Abstract
The idea behind any auto-complete feature is to suggest words or phrases which are likely to complete what the user is typing. The user can then select a suggestion and avoid typing it in full. This feature by all accounts has enhanced the usability of web interfaces. Typically browsers implement this feature by caching a fixed number of queries, previously entered by the user on the client side. Google Suggest (http://ajaxpatterns.org/Suggestion) is an application that replaces a browser’s auto-complete feature with one specific to Google searching. Implementing a google suggest like feature requires a large server infrastructure, as basically every time you type a letter, a database is being hit. One of the ways that this feature can be implemented by many applications without access to a large server infrastructure would be to create a small list of suggestions that contains the most likely suggestions for any given application In this poster we describe the methodology used to create a list of suggestions for the UMLS Knowledge Source Server (UMLSKS) interface. We believe that this methodology can be used by any web based application to create a list of suggestions.
Introduction
The auto-complete feature supported by most browsers today is client specific. Every time a user starts to type a query in a web interface, the user is presented with a subset of the user’s previously typed queries. This subset is determined by matching the sequence of letters typed so far with all of the previously typed queries. Only those suggestions which contain the sequence of letters typed so far are displayed. So as the user types in more letters the list of possible suggestions becomes shorter. Google came up with an innovative way to implement an auto-complete feature that is application specific.
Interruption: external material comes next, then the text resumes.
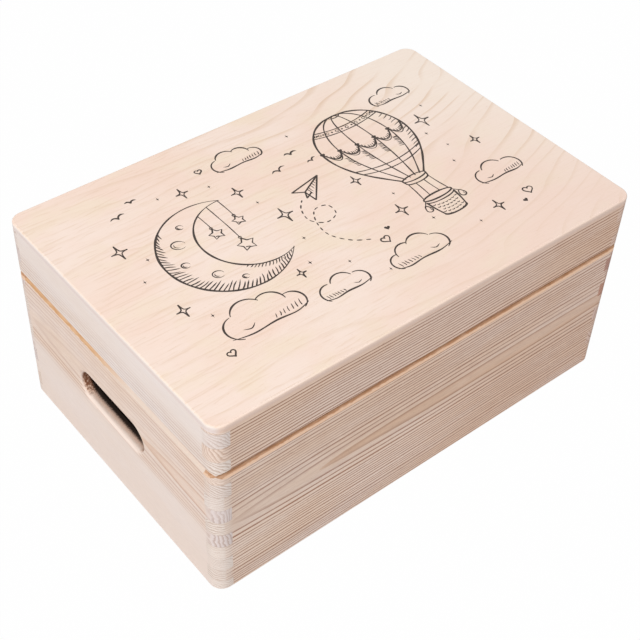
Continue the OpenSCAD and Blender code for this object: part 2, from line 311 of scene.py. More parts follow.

This implies that every time a user types a letter in a web interface a request is made to the server, which generates a suggestion list specific to that application. In order for this feature to be useful, the list from the server has to be displayed very quickly in the browser in response to key strokes from the user, almost giving the illusion that this list is available locally on the client. Google implemented this feature using a design approach called AJAX (Asynchronous JavaScript and XML). AJAX takes advantage of two browser features that have been overlooked for years by web developers: Make requests to the server without reloading the entire web page and secondly parse and work with XML documents. The challenge is to create a useful list of suggestions.
Methodology
As part of the UMLSKS logging system we store the details of every query made by a user. These details include the query term, term matching method (exact match, normalized string index, word index etc.) and a flag indicating whether the query was successful or not. We extracted a list of all queries made to the UMLSKS from 2003 to 2005. From this list we eliminated all queries made by NLM users, as most of those queries were test queries. We further eliminated all queries where the query terms were CUI’s. E.g. query term=C0001175. We also eliminated all queries for which no results were found using any of the matching methods. We then lower cased all the query terms and sorted the list alphabetically. From this list we created a new list which contained for each query term, the term frequency count and the total number of unique users who have used that query term. Since the goal of this method is to create a list of most likely suggestions for all of the users of the UMLSKS, we threw away all queries with a term frequency count of one and a user count of one. After performing these steps we were able to reduce the size of our list by about 90%. In the remaining list we needed a metric to rank each term based on frequency of usage. We used the commonly used tf-idf weight (term frequency-inverse document frequency) to compute relevancy of each query term. We substituted users in place of documents. A high weight in tf-idf indicates a high term frequency and a low frequency of usage. Since we wanted to rank terms by high frequency of usage, a lower weight term got a higher ranking. We then sorted this list alphabetically on the query term and in descending order of ranking. In order to reduce the load on the backend server we also put a restriction that a minimum of four characters have to be typed in before any suggestions are displayed. Initial feedback from users on the list of suggestions generated by this method has been very encouraging.
Future work
We want to extend this work to take advantage of term matching methods and user profiles to tailor suggestion lists for individual users. We plan to turn this into a generic open source tool to be distributed with the SPECIALIST NLP tools.